One of my undergrad classes was for SAS, and they mixed MIS, CS, math, and statistics people in this class. It took weeks for those on the CS track to get that when your code says "proc average", you're _calling_ a procedure, not defining a function. We had no idea where the code was supposed to go. There was a serious disconnect between the students and the professor in that class, who, I later realized would have just needed to say "this calls the procedure average" and things would have been fine. We had no idea, initially, how we were getting results.

Of course, we had to run all this on VMS and print it out on a fan-fold line printer, and it wasn't very interactive. SAS products seem to be more visual and interactive now.


Agreed entirely.

I don't understand why they don't get testing either. Not one I have met realises just how error ridden their scripts probably are. Still, a lot of programmers don't understand the value of testing yet.


This paper is from 2004, any updates? Did microsoft add an option to disable the conversion? Are public databases cleaner?


Excel has a cell format called "TEXT" that prevents all of these problems. If you plan to use a range of your spreadsheet as text (and not as numbers or dates), format it as Text and excel will never misinterpret what you type.

You can also start the cell entry with a single quote to make a single cell store text.


Excel shouldn't be used for science. Or for that matter anything important and numerically intensive.

But there's silly people everywhere, even in science.


This is the sort of error that worries me a lot about "programmable" business systems.

That people who don't know the domain and tools well enough, and don't have the pernickety edge-case worrying mindset will introduce errors like this. Writing a report that doesn't take into account a new database table, editing permissions and leaving a big hole in them, etc.

What I'm not sure about though, is whether it really matters. Whether the tradeoff with only allowing certain people to make changes saves enough trouble that it's worth the limitations. Businesses with people are very good at surviving errors, after all...

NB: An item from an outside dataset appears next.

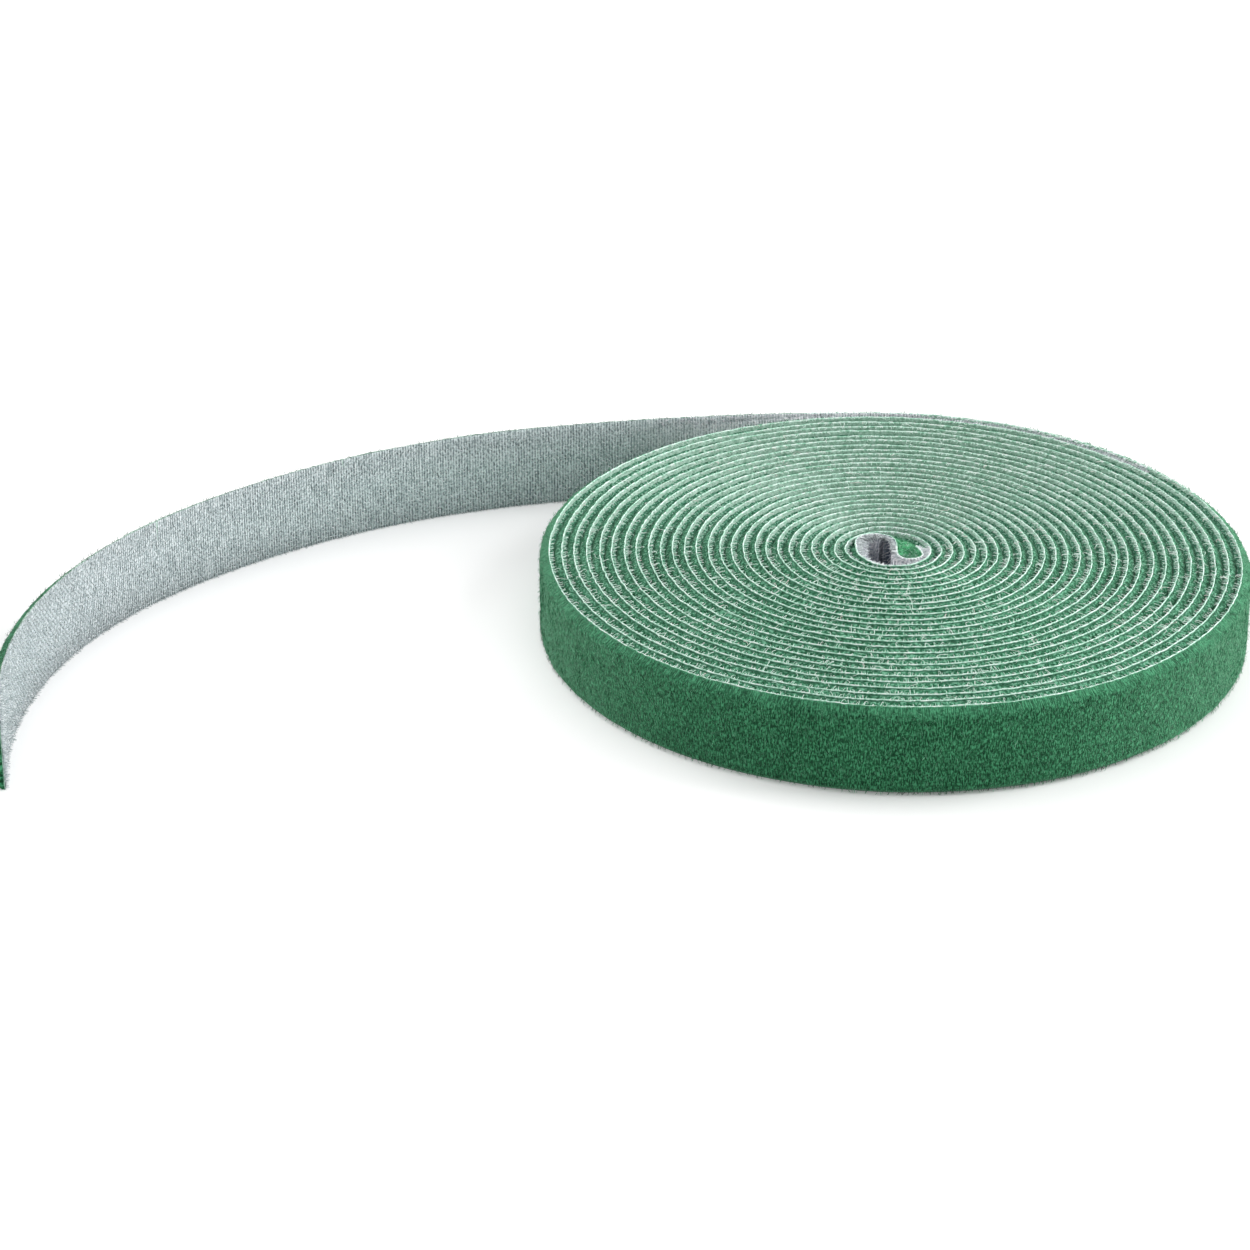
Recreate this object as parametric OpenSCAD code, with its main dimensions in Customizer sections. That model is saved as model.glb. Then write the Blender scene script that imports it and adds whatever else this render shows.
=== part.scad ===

Beyond the floating-point problems, there's also the automatic name capitalization, the automatic replacement of "teh" for "the", the automatic conversions of numbers into dates, and many more.

Everyday practice gets me a bit more and more annoyed at all the automatisms that software office packages come with. And they are nearly all on by default! It takes a skilled person about 10 minutes to disable nearly all automatisms in MSWord or in OpenOffice Write, in several menus. In MSExcel, I don't even know where to look myself (having switched to Gnumerics long ago).

We would all appreciate one single button that says: "Don't do anything unless I told you to."


"Don't do anything unless I told you to."

For a moment there you made me have a bad flashback to Microsoft Frontpage circa 1997.


I worked at a hedge fund where one of the phone-screen brainteasers was "How many zeros are at the end of 35!?"

The very not-smart people would try to use Excel for this, and get hilariously (and obviously) incorrect results due to rounding errors.


Took me a few seconds to parse the question (that it was about "35 factorial" and not about some binary representation of "35" ended with interrobang "?!")

One possible solution in Python:

  import operator
  fact = str(reduce(operator.mul, xrange(2,36)))
  print len(fact) - len(fact.rstrip('0'))

  >>> 8
Please forgive me for using strings for numerical operation, it was for a brevity's sake (I still remember Leah Culver getting chastised here on HN).


Took me a while to figure out where the "extra" 8th zero came out.... namely 25. That there are at least 7 zeros is evident, since 5 and 2 is needed for each 0, and 5s are more scarce than 2s in 35!


Prime p (e.g. 5) occurs exactly k times in factors of n! .

k being a sum from 1 to m of a sequence whose term is [n / p^m] ([] meaning taking inteer part) where m is such that p^m =< n that is m being the integer part of logarithm base p of n.

In this example

  [log5(35)] = 2
so

  k = [35/5^1] + [35/5^2]
Sory for bump-posting, but I had perfectly nothing better to do.


Aha, so that's the elegant way how this was supposed to be solved (in your head and on the spot).


It's basically an honesty test, since the interviewer explicitly says not to use paper or a calculator (which would include Excel). Quants are given harder questions, and I doubt that a trader would be dinged for not knowing the correct approach, since it's not a brainteaser that would correlate highly to trading acumen. But the Excel answer (14, I believe) is a very wrong one.


Interesting, 35! according to various tools:

  10333147966386100000000000000000000000000 (Open Office Calc)
  10333147966386100000000000000000000000000 (Excel)
  10333147966386144000000000000000000000000 (Gnumeric)
  10333147966386145000000000000000000000000 (Windows Calculator)
  10333147966386144929666651337523200000000 (Python)


Python is correct. It's promoting to bignum, while the others are using floats, presumably, and passing them off as integers. I think they ought to display 1.0333147966386144e40.

Your average wannabe-banker/Wharton undergrad has never heard of Python, however, but has used Excel. Quants are familiar with Python, but they get harder problems.

Most quants don't, however, get to use Python. For some inexplicable reason, a lot of them are mired in C++, of all languages, and tend to be poor-to-mediocre programmers. There are exceptions, though; the one I worked at used an FP language and had excellent programmers.


I think they ought to display 1.0333147966386144e40.

Actually, they did show the result by default as floats in scientific notation, it was me who changed number display options for easier visual comparison.

I assumed quants preferred C++ because of performance. When I occasionally have to go back from Python to C/C++, I'm surprised much faster it is.